To Bartholomew and the players he works with, D1 Training franchises are an opportunity “to not only step up and gain ownership, but step up in responsibility,” he says. “We’ve seen revenue skyrocket in a lot of locations because [the athletes] are jumping in … because it’s theirs.”
Today, D1 Training has elite players like Tim Tebow and Herschel Walker as franchisees, and Carmelo Anthony is coming on board soon.
“My biggest fail is not changing quickly enough, says Bartholomew. “I should have franchised earlier. Instead of trying to hold it all for myself, I should have franchised earlier.”
Changing lives — drastically
In hindsight, Bartholomew can see many things — including how founding D1 was a better fit for him than the NFL probably ever could have been.
In football, Bartholomew was a fullback. “I was the guy who blocked everybody and whose name would probably never be said on the TV and that was alright. So for me, what was always frustrating was, I was playing an important role on the team, but I was never the guy with the ball in my hand,” he says. “And I’m somewhat opinionated, so I like to be the guy who has that ball in his hand.

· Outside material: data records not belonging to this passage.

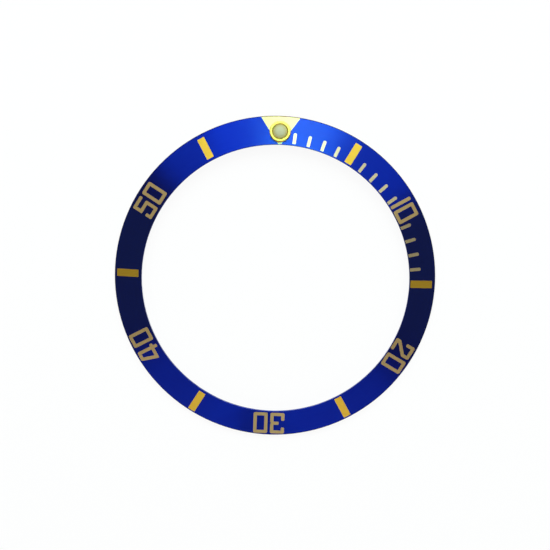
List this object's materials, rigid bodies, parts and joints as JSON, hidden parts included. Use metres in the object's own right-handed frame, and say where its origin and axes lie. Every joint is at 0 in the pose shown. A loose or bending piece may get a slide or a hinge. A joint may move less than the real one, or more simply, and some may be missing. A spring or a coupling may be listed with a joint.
{
  "type": "watch bezel insert",
  "caption": "Conical ring insert for a diver's watch bezel, with a blue face, gold bars, ticks, numerals and triangle, and a luminous pearl.",
  "frame": {"origin": "on the ring's axis, in the plane of the flat under the rim that the ring rests on", "axes": "+Z along the ring's axis, out of the coloured face; +Y towards the pearl at twelve o'clock; +X towards three o'clock"},
  "size_m": [0.0375, 0.0374, 0.0013],
  "materials": {
    "gold_metal": "gold anodised, fine turned",
    "blue_face": "blue anodised over concentric brushing, satin",
    "gold_mark": "gold anodised, satin",
    "pearl_gold": "gold plated, polished",
    "lume": "matt luminous compound",
    "lens": "clear, polished dome"
  },
  "bodies": {
    "root": {"insert_ring": "gold_metal", "blue_coat": "blue_face", "zero_triangle": "gold_mark", "bar_05": "gold_mark", "bar_15": "gold_mark", "bar_25": "gold_mark", "bar_35": "gold_mark", "bar_45": "gold_mark", "bar_55": "gold_mark", "tick_01": "gold_mark", "tick_02": "gold_mark", "tick_03": "gold_mark", "tick_04": "gold_mark", "tick_06": "gold_mark", "tick_07": "gold_mark", "tick_08": "gold_mark", "tick_09": "gold_mark", "tick_11": "gold_mark", "tick_12": "gold_mark", "tick_13": "gold_mark", "tick_14": "gold_mark", "numeral_10": "gold_mark", "numeral_20": "gold_mark", "numeral_30": "gold_mark", "numeral_40": "gold_mark", "numeral_50": "gold_mark", "pearl_cup": "pearl_gold", "pearl_lume": "lume", "pearl_lens": "lens"}
  },
  "joints": []
}
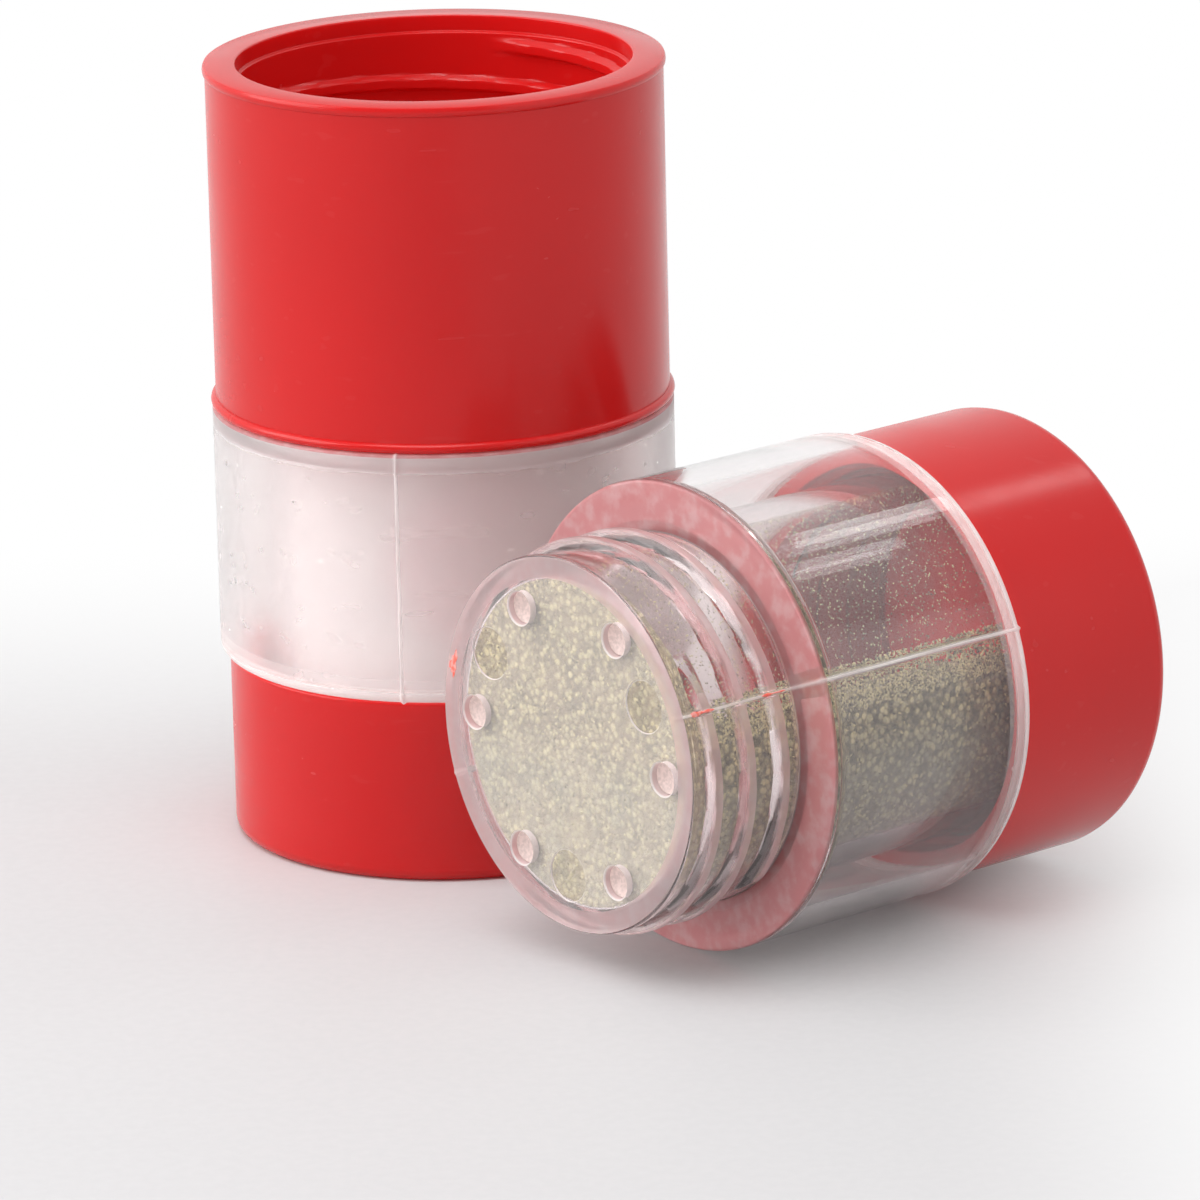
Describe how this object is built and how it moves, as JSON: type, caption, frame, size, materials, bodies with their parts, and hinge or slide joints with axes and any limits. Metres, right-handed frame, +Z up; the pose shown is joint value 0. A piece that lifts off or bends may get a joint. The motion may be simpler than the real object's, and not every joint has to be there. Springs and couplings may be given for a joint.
{
  "type": "salt and pepper shaker",
  "caption": "Travel salt and pepper shaker: clear threaded halves with sifter necks, screw caps, and a red coupling collar that closes both necks.",
  "frame": {"origin": "centre of the standing half's flat foot, on the table", "axes": "+Z up along the standing half and its collar; the pepper half lies on the table towards +X and -Y, its sifter face turned to -X and -Y; the picture looks along +Y"},
  "size_m": [0.0805, 0.0773, 0.0681],
  "materials": {
    "red_plastic": "gloss",
    "clear_plastic": "gloss",
    "red_seal": "matte",
    "salt": "matte",
    "pepper": "matte"
  },
  "bodies": {
    "foot": {"salt_base_cap": "red_plastic", "salt_cap_liner": "red_seal"},
    "salt_contents": {"salt_fill": "salt"},
    "salt_half": {"salt_body": "clear_plastic"},
    "seal_carrier": {"collar_lower_seal": "red_seal"},
    "collar": {"coupling_collar": "red_plastic", "collar_upper_seal": "red_seal"},
    "pepper_half": {"pepper_body": "clear_plastic", "pepper_fill": "pepper"},
    "liner_carrier": {"pepper_cap_liner": "red_seal"},
    "pepper_cap": {"pepper_end_cap": "red_plastic"}
  },
  "joints": [
    {"name": "salt_half_lift", "type": "slide", "parent": "foot", "child": "salt_contents", "axis": [0, 0, 1], "range_m": [0, 0.0109]},
    {"name": "salt_half_turn", "type": "hinge", "parent": "salt_contents", "child": "salt_half", "pos_m": [0, 0, 0], "axis": [0, 0, 1], "range_deg": [0, 1080]},
    {"name": "collar_lift", "type": "slide", "parent": "salt_half", "child": "seal_carrier", "axis": [0, 0, 1], "range_m": [0, 0.0109]},
    {"name": "collar_turn", "type": "hinge", "parent": "seal_carrier", "child": "collar", "pos_m": [0, 0, 0.0499], "axis": [0, 0, 1], "range_deg": [0, 1080]},
    {"name": "pepper_half_aside", "type": "slide", "parent": "foot", "child": "pepper_half", "axis": [0.6402, -0.7682, 0], "range_m": [0, 0.06]},
    {"name": "pepper_cap_travel", "type": "slide", "parent": "pepper_half", "child": "liner_carrier", "axis": [0.7682, 0.6402, 0], "range_m": [0, 0.0109]},
    {"name": "pepper_cap_turn", "type": "hinge", "parent": "liner_carrier", "child": "pepper_cap", "pos_m": [0.0485, -0.01309, 0.02], "axis": [0.7682, 0.6402, 0], "range_deg": [0, 1080]}
  ],
  "couplings": [
    {"joint": "salt_half_lift", "follows": "salt_half_turn", "m_per_rad": 0.00057296},
    {"joint": "collar_lift", "follows": "collar_turn", "m_per_rad": 0.00057296},
    {"joint": "pepper_cap_travel", "follows": "pepper_cap_turn", "m_per_rad": 0.00057296}
  ]
}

I love that pressure.
“What I’ve found with business and with this business is that it hits all my passions. My wanting to help people and give back, my passion for actually working out and then my passion for being in control of my destiny,” says Bartholomew. “It really scratched all those itches.”
Now at D1, “We are able to watch people’s lives change drastically — not just physically, but mentally… It just gives you so much pride and a sense of accomplishment. It makes me want to do it again and again and again,” he says. “I’m so passionate about it.”